According to Lincoln, there are two main traditions of theorizing myth. The first runs from Plato. As might be expected, this tends to treat myth negatively, regarding it as juvenile and irrational. The legacy of Plato’s condescension is felt in the eighteenth-century Enlightenment, which proclaims the power of reason and assesses the ignorance of ‘savages’ in the light of that proclamation. The Platonic line is still active in the twentieth century. With Frazer, for example, magic and religion are subsumed and explained by the ideal of scientific rationalism. Lincoln even detects the legacy in Levi-Strauss, given that structuralist anthropology privileges a universal logic or grammar over the peculiarities of narrative. But of course, as he hints, the Platonism gets turned on its head, with the ‘savage mind’ being honoured rather than humbled.
The synchronic model that Levi-Strauss represents has the advantage of proving resistant to the excesses of the second tradition which Lincoln’s book traces. Stemming from Herder, the Romantic line, by contrast with the Platonic, treats myth positively, regarding it as primordial and authentic. But an important lesson which Lincoln wants us to learn is that the friends of myth have all too often proved the enemies of other people. Thus, the cult of the Volk, the endorsement of nationalism in the name of a ‘pure’ Aryan legacy, was the impetus behind the anti-semitism of Wagner. We must not forget what disastrous consequences this ideology had when put to political work in the twentieth century. Plato and his heirs may have denied myth its full narrative power; but Herder and his heirs used narratives for dubious ends.
So who shall escape whipping? Modern mythography seems to have learnt little from the perils which Lincoln documents. For example, Eliade’s claim to study myth in its own right, exempt from any agenda, turns out to be far more ideologically dangerous than most others. It allows him to perpetuate the idea of a sacred, Indo-European, mythic past which is in effect another expression of his extreme right-wing politics. On the other hand, as we have seen, Levi-Strauss, whatever his Platonic tendencies, at least knows how to approach primitive thought with neither condescension nor sentimentality. However, one weakness of this book is that its historical overview has some curious omissions, particularly from the later twentieth century. The presence of Ricoeur, Vernant, Geertz – and, come to think of it, Barthes and Frye – would have allowed Lincoln to test his two traditions, with the possibility of enrichment rather than confusion.
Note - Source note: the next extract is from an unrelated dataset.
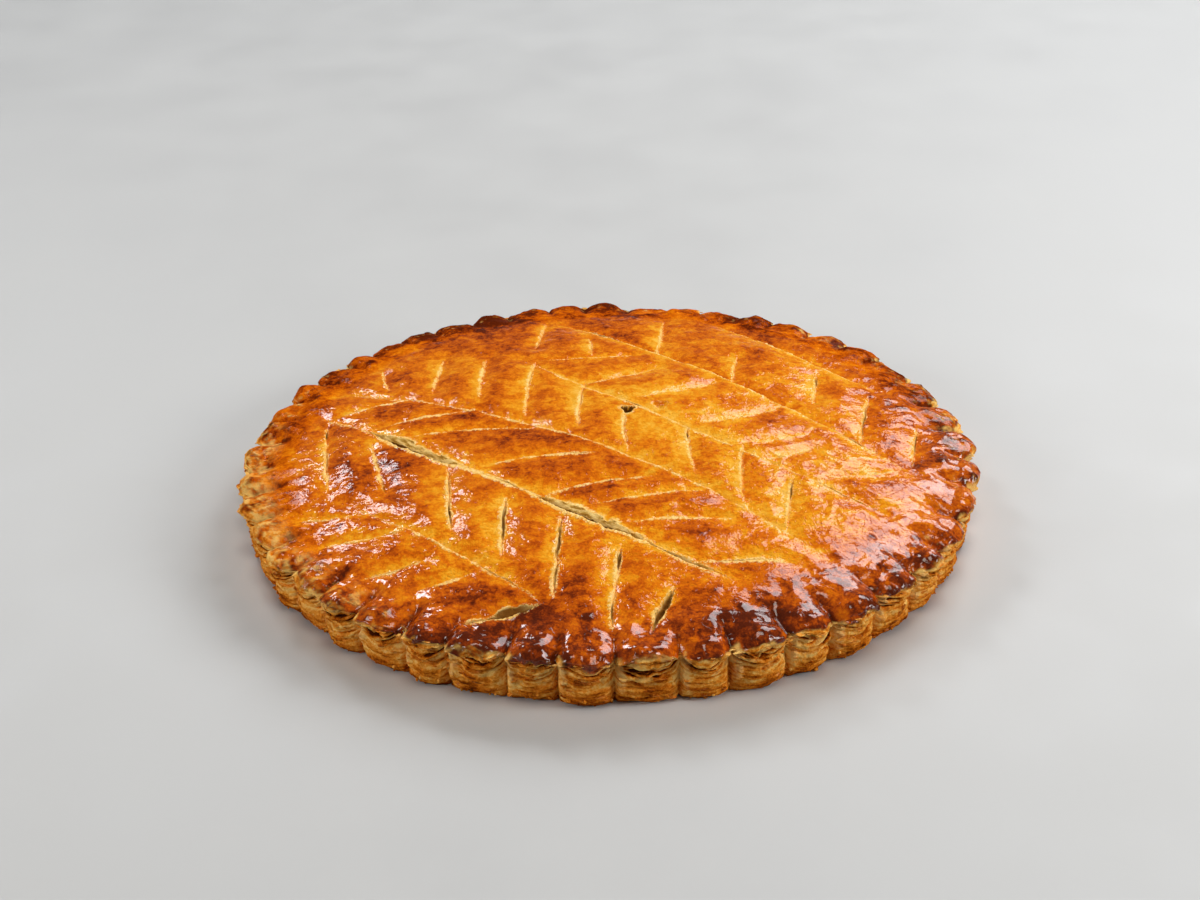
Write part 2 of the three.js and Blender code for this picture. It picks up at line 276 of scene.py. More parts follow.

As things stand, we are left with one figure emerging from Lincoln’s book with (shall we say?) the least qualified praise. This is Malinowski. While carefully placing him within the context of Herder’s romanticism, and acknowledging a tendency to glorify tribal integrity in the face of modern atomisation, Lincoln implies that the lesson of ethnography, as evident in Malinowski’s work, was that myth serves present needs even or especially when it narrates a distant past. This kind of functionalist approach would seem to be quite close to Lincoln’s own, unless I am wilfully misreading this book. But then, as he himself proposes, theorizing myth is always partial, interested and ideological. Learning to take that into account is one of the many benefits conferred by reading this complex, provocative work.